Thursday, November 10, 2016

Sestina: Into Shadow, by Carolyne Wright

(After the Wreck of the Costa Concordia, January 2012)

The dead wait in the ferry line with their one-way
tickets in their pockets. Their faces are shadows,
their memories thinning wisps. Their voices are cries
of cormorants whose black wings skim the waves
unfurling from the ferry's wake. The dead
have given away their sailings, they open their hands

to show us--see? How empty they are! Hands
no longer bracing them at railings on their way
across the Sound to the rain-lit islands of the dead
or back to the great city, busy with shadows
of gray gulls that hover on thermals above the waves.
Passengers crowd decks of the cruise ship docked nearby, their cries

lost in the descending scale of bald eagles' cries
as they circle the harbor. Passengers push back the hands
of the dead without knowing. They hear only waves
that slap the pilings, rumble of taxis on their way
to hotels, where passengers bed down with shadows
of themselves and turn their dreams over to the dead

who may be themselves in a future guise, receded
from the world they think they know--where Poe's raven cries
"Nevermore!" and no one leaves signs, only shadows
that glide across antique mirrors, their hands
opening doors in the reflected walls, the way
that spirits mirror only glass, and waves

re-enter the harbor's greater water. Wave
goodbye, passengers, to these spirits. Your own dead
still wait their turns, as you make your way
next evening back to your vessel, the steward's cry
of "All Aboard!" the ship's whistle stirring shadows
of harbor seals, who glide off, slap flipper hands

at the propellers' oily roil.
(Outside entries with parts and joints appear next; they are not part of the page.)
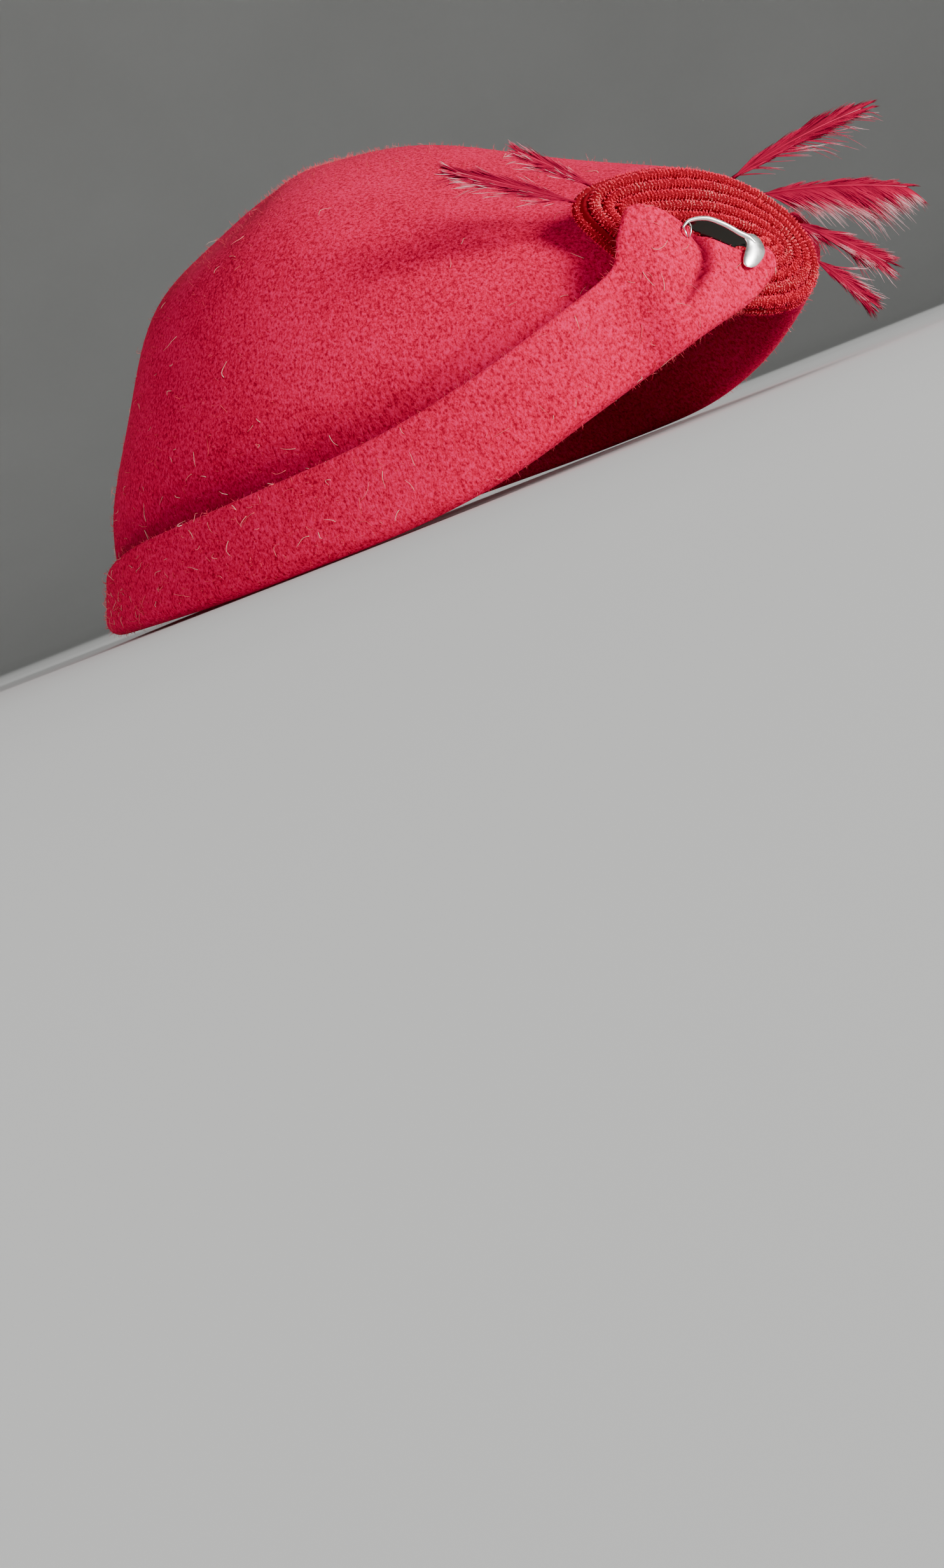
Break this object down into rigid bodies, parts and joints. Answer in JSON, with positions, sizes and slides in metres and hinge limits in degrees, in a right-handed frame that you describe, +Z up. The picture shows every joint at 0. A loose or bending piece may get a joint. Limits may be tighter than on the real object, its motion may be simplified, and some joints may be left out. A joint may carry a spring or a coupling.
{
  "type": "feathered felt hat",
  "caption": "Close-fitting felt hat with a turned-up brim, an oval wound-cord cockade at the front, a metal clip and dyed feathers.",
  "frame": {"origin": "on the surface that the brim rests on, under the middle of the whole hat's box", "axes": "+Z up, -Y the way the wearer faces, +X the wearer's left"},
  "size_m": [0.183, 0.2348, 0.095],
  "materials": {
    "felt": "brushed fur felt, matt with a soft nap",
    "velvet": "velvet chenille cord with a soft sheen",
    "metal": "polished bright metal",
    "feather": "dyed feather barbs, slightly translucent"
  },
  "bodies": {
    "root": {"felt_body": "felt", "cord_cockade": "velvet", "metal_clip": "metal", "feather_1": "feather", "feather_2": "feather", "feather_3": "feather", "feather_4": "feather", "feather_5": "feather", "feather_6": "feather"}
  },
  "joints": []
}
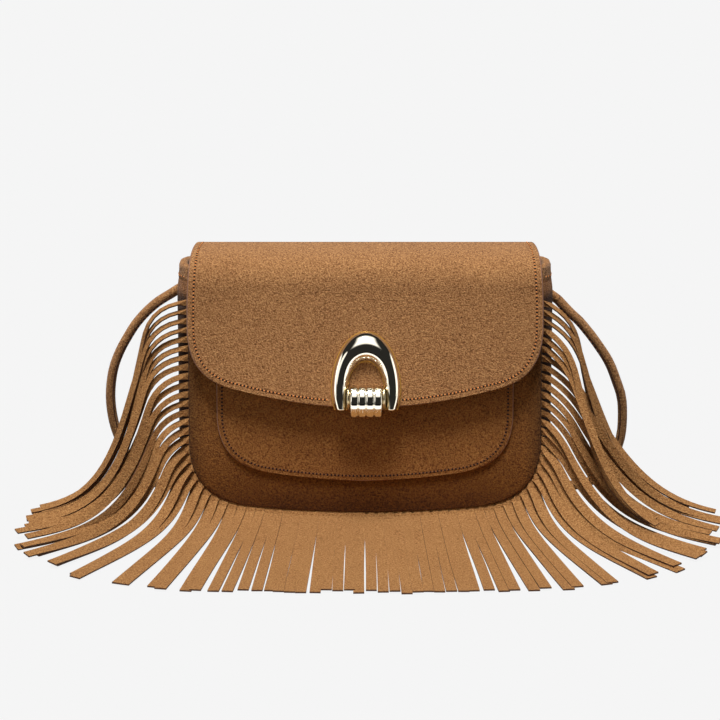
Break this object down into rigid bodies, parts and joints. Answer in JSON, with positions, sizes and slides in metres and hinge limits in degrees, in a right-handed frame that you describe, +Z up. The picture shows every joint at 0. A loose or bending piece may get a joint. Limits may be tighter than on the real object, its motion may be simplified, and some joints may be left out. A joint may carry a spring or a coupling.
{
  "type": "fringed suede bag",
  "caption": "Small soft suede flap bag with long fringe sewn into its side and bottom seam, a decorative horseshoe clasp and a long cord strap coiled behind it.",
  "frame": {"origin": "on the ground under the middle of the bag's body, on the flat bottom of the gusset", "axes": "+X to the right along the bag's width, -Y to the front where the clasp is, +Z up"},
  "size_m": [0.4244, 0.2949, 0.1608],
  "materials": {
    "suede": "brushed nap suede",
    "lining": "plain woven lining",
    "board": "pulp stiffener board",
    "gold": "polished pale gold plating",
    "steel": "plain magnetic snap discs"
  },
  "bodies": {
    "bag": {"front_panel": "suede", "back_panel": "suede", "gusset": "suede", "front_pocket": "suede", "flap_root": "suede", "fringe": "suede", "strap_tab_left": "suede", "strap_tab_right": "suede", "strap_left": "suede", "strap_right": "suede", "strap_coil": "suede", "lining_front": "lining", "lining_back": "lining", "lining_gusset": "lining", "base_board": "board", "snap_socket": "steel"},
    "flap": {"flap": "suede", "flap_lining": "lining", "clasp_arch": "gold", "clasp_barrel": "gold", "clasp_collar_left": "gold", "clasp_collar_right": "gold", "snap_stud": "steel"}
  },
  "joints": [
    {"name": "flap_hinge", "type": "hinge", "parent": "bag", "child": "flap", "pos_m": [0, 0.0228, 0.15085], "axis": [-1, 0, 0], "range_deg": [0, 170]}
  ]
}
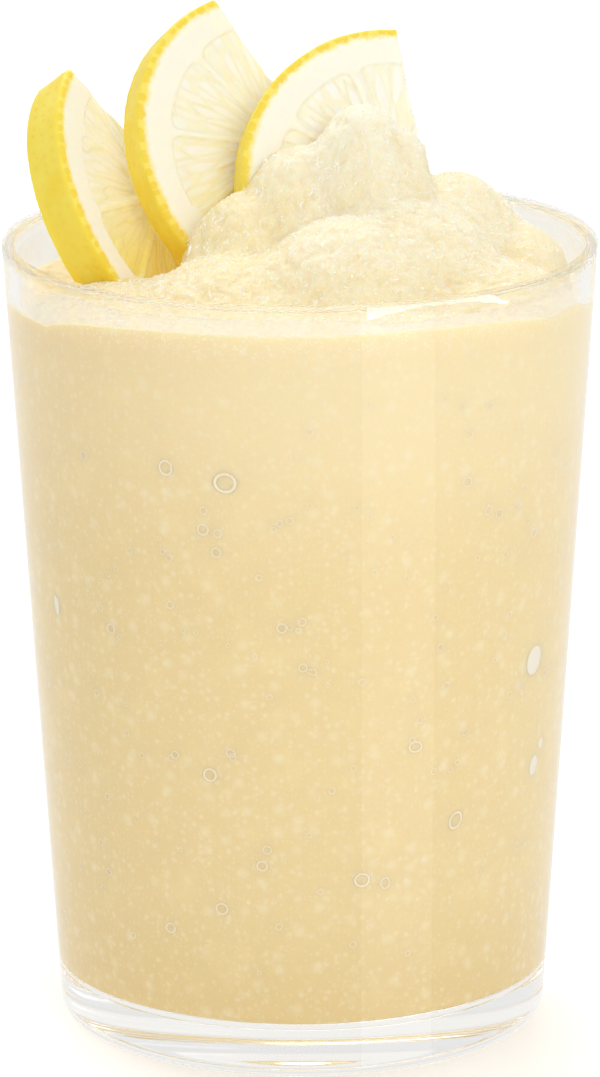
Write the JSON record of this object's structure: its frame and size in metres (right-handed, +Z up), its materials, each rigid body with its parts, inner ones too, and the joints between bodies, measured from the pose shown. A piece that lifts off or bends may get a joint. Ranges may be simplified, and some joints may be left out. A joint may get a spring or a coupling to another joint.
{
  "type": "lemon granita in a glass",
  "caption": "Lemon slush heaped above the rim of a clear, slightly tapered glass tumbler, with half slices of lemon stood in it.",
  "frame": {"origin": "middle of the ring that the glass stands on", "axes": "+Z up along the glass's own axis; -Y is the side that the lemon slices face, and +X is to the right of it"},
  "size_m": [0.0898, 0.0898, 0.1542],
  "materials": {
    "glass": "clear, fire-polished",
    "granita": "icy, wet, translucent",
    "lemon": "moist fruit"
  },
  "bodies": {
    "root": {"glass": "glass", "granita": "granita", "lemon_slice_1": "lemon", "lemon_slice_2": "lemon", "lemon_slice_3": "lemon"}
  },
  "joints": []
}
Deck hands
uncoil hawsers from bollards, the slip slips over the waves'
horizon as night herons row their wings into shadow,
and figures on the pier fade into translucence--the dead
who echo their once-bodied selves in every cry
of farewell. The ferry, too, is on its way

at last, into shadow. The harbor's darkening waves
double back on themselves, and the cries of the dead
echo underwater--moving away, beyond the rescuers' hands.